MSTG makes yet one more interesting point.  It seems that the Stats Truism is true precisely when it operates against a rich, articulated, well-defined, set of options (“relatively” small helps too).[5] As MSTG note “statistical models have proven adequate for properties of language for which the learner’s hypothesis space is known to consist of a very small set of options (5/6).” I will leave it to your imagination to consider what someone who believes in a rich UG that circumscribes the space of possible grammars (me, me, me!) would make of this.

I would like to end with a couple of random observations.

First if anything like this is on the right track it further dooms the kind of big data investigations that I discussed here. What’s relevant is potentially unbounded. There’s no algorithm to determine it. To use Knight-Keynes lingo (see note 3), much of inquiry is uncertain rather than risky. If so, it’s not the kind of problem that big data statistical analysis will substantially crack precisely because inquiry is uncertain, not merely risky.[6]

Second, statistical language learning methods will be relevant in exactly those domains where the mind provides a lot of structure to the hypothesis space.  Absent this kind of UG-like structuring, sophisticated methods will likely fail. Word learning is an unstructured domain. Saussurian arbitrariness (the relation between a concept and the sound that tags it being arbitrary) implies that there isn’t much structure to word the learning context and, as MSTG show, in this domain, statistical learning methods are worse than useless, they are wrong. So, if you like statistical language learning and hope to apply it fruitfully you’d better hope that UG is pretty rich.

Third, there are two reasons for doubting that MSTG’s point will be quickly accepted. First, though simple, Baye’s Law looks a lot more impressive than ‘guess and stick’ or ‘first is best.’  There is a law of academia that requires that complicated trump simple. Simple may be elegant, but complexity, because it is obviously hard and shows off mental muscles (or at least appears to), enhances reputations and can be used to order status hierarchies. Why use simple rules when complex ones are available? Second, truisms are hard to resist because they do seem so true. As such the Stats Truism will not soon be dislodged. However, MSTG’s argument should at least open up our minds enough to consider the possibility that it may be more truthy than true.



[1] I believe that this is currently the dominant view in parsing (but remember I am no expert here).
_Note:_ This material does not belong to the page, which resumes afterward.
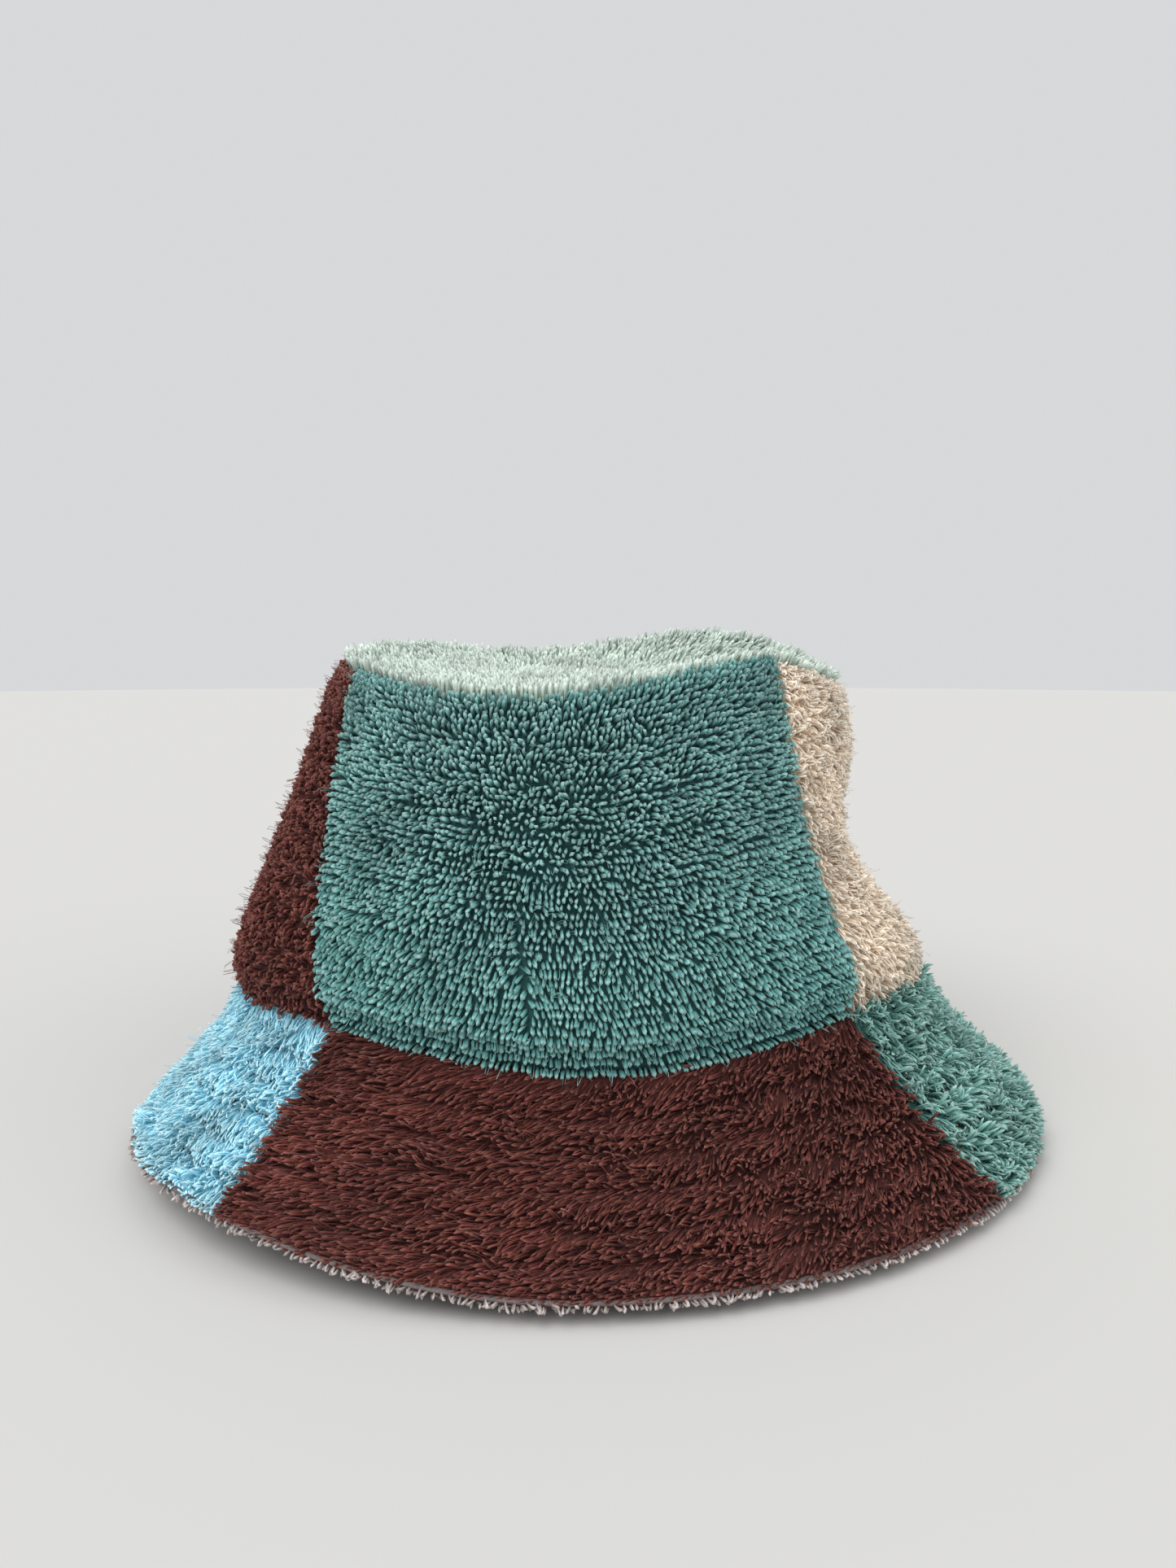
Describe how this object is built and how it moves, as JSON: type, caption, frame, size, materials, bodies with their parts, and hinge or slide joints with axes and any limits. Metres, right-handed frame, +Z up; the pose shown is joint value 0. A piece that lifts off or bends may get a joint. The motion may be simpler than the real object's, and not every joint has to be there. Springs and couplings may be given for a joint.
{
  "type": "bucket hat",
  "caption": "Soft patchwork bucket hat in terry cloth, lined, with a sagging round top, slightly tapered crown and a steep stitched brim.",
  "frame": {"origin": "middle of the brim's outline, on the surface that the brim edge stands on", "axes": "+Z up through the crown, -Y the front of the hat, +X its right side as seen from the front"},
  "size_m": [0.2507, 0.2756, 0.1372],
  "materials": {
    "teal_terry": "looped cotton terry pile, matte",
    "brown_terry": "looped cotton terry pile, matte",
    "mint_terry": "looped cotton terry pile, matte",
    "cream_terry": "looped cotton terry pile, matte",
    "light_blue_terry": "looped cotton terry pile, matte",
    "sea_green_terry": "looped cotton terry pile, matte",
    "lilac_grey_terry": "looped cotton terry pile, matte",
    "interlining": "plain woven cotton, matte",
    "undyed_thread": "twisted sewing thread, low sheen",
    "lilac_grey_thread": "twisted sewing thread, low sheen",
    "brown_thread": "twisted sewing thread, low sheen"
  },
  "bodies": {
    "root": {"crown_top": "mint_terry", "crown_side_front": "teal_terry", "crown_side_right": "cream_terry", "crown_side_back": "light_blue_terry", "crown_side_left": "brown_terry", "brim_front": "brown_terry", "brim_right": "sea_green_terry", "brim_back": "mint_terry", "brim_left": "light_blue_terry", "lining_top": "lilac_grey_terry", "lining_side_front": "lilac_grey_terry", "lining_side_right": "lilac_grey_terry", "lining_side_back": "lilac_grey_terry", "lining_side_left": "lilac_grey_terry", "brim_underside_front": "lilac_grey_terry", "brim_underside_right": "lilac_grey_terry", "brim_underside_back": "lilac_grey_terry", "brim_underside_left": "lilac_grey_terry", "brim_interlining_front": "interlining", "brim_interlining_right": "interlining", "brim_interlining_back": "interlining", "brim_interlining_left": "interlining", "crown_top_seam_thread": "undyed_thread", "crown_brim_seam_thread": "undyed_thread", "lining_top_seam_thread": "lilac_grey_thread", "lining_brim_seam_thread": "lilac_grey_thread", "brim_edge_seam_thread": "lilac_grey_thread", "crown_side_seam_thread_front_right": "undyed_thread", "brim_seam_thread_front_right": "undyed_thread", "lining_side_seam_thread_front_right": "lilac_grey_thread", "brim_underside_seam_thread_front_right": "lilac_grey_thread", "crown_side_seam_thread_back_right": "undyed_thread", "brim_seam_thread_back_right": "undyed_thread", "lining_side_seam_thread_back_right": "lilac_grey_thread", "brim_underside_seam_thread_back_right": "lilac_grey_thread", "crown_side_seam_thread_back_left": "undyed_thread", "brim_seam_thread_back_left": "undyed_thread", "lining_side_seam_thread_back_left": "lilac_grey_thread", "brim_underside_seam_thread_back_left": "lilac_grey_thread", "crown_side_seam_thread_front_left": "undyed_thread", "brim_seam_thread_front_left": "undyed_thread", "lining_side_seam_thread_front_left": "lilac_grey_thread", "brim_underside_seam_thread_front_left": "lilac_grey_thread", "brim_topstitch_row_1": "brown_thread", "brim_topstitch_row_2": "brown_thread", "brim_topstitch_row_3": "brown_thread", "brim_topstitch_row_4": "brown_thread", "brim_topstitch_row_5": "brown_thread"}
  },
  "joints": []
}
Earlier theories (see here) did not assume that multiple hypotheses were carried forward in time but that once decisions were made about the structure, alternatives were dropped. This was used to account for garden path phenomena and was motivated theoretically by the parsing efficiency of deterministic left corner parsers. 
[2] MSTG have an interesting discussion of how kids recover from a wrong guess (of which there are no doubt many). In effect, they “forget” what they guessed before.  Wrong guesses are easier to forget, correct ones stick in memory longer.  Forgetting allows this “first-is-best” process to reengage and allows the kid to guess again.
[3] Remember Cartwright’s observation (here for discussion) that Hume’s dictum is hard to replicate in the world outside the lab? Here’s a simple example of what she means.
[4] Sophisticated methods triumph when uncertainty can be reduced to risk. We tend to assume that these two concepts are the same. However, two very smart people argued otherwise: Frank Knight and J.M. Keynes argued for the importance of the distinction and urged that we not assimilate the two. The crux of the difference is that whereas risk is calculable, uncertainty is not. Statistical methods are appropriate in evaluating risk but not in taming uncertainty.
[5] Gigerenzer and Haldane also try to identify the circumstances under which more sophisticated procedures come into their own and best the simple rules of thumb.
[6] A point also made by Popper here. We cannot estimate what we don’t know. There are, in the immortal words of D. Rumsfeld “unknown unknowns.”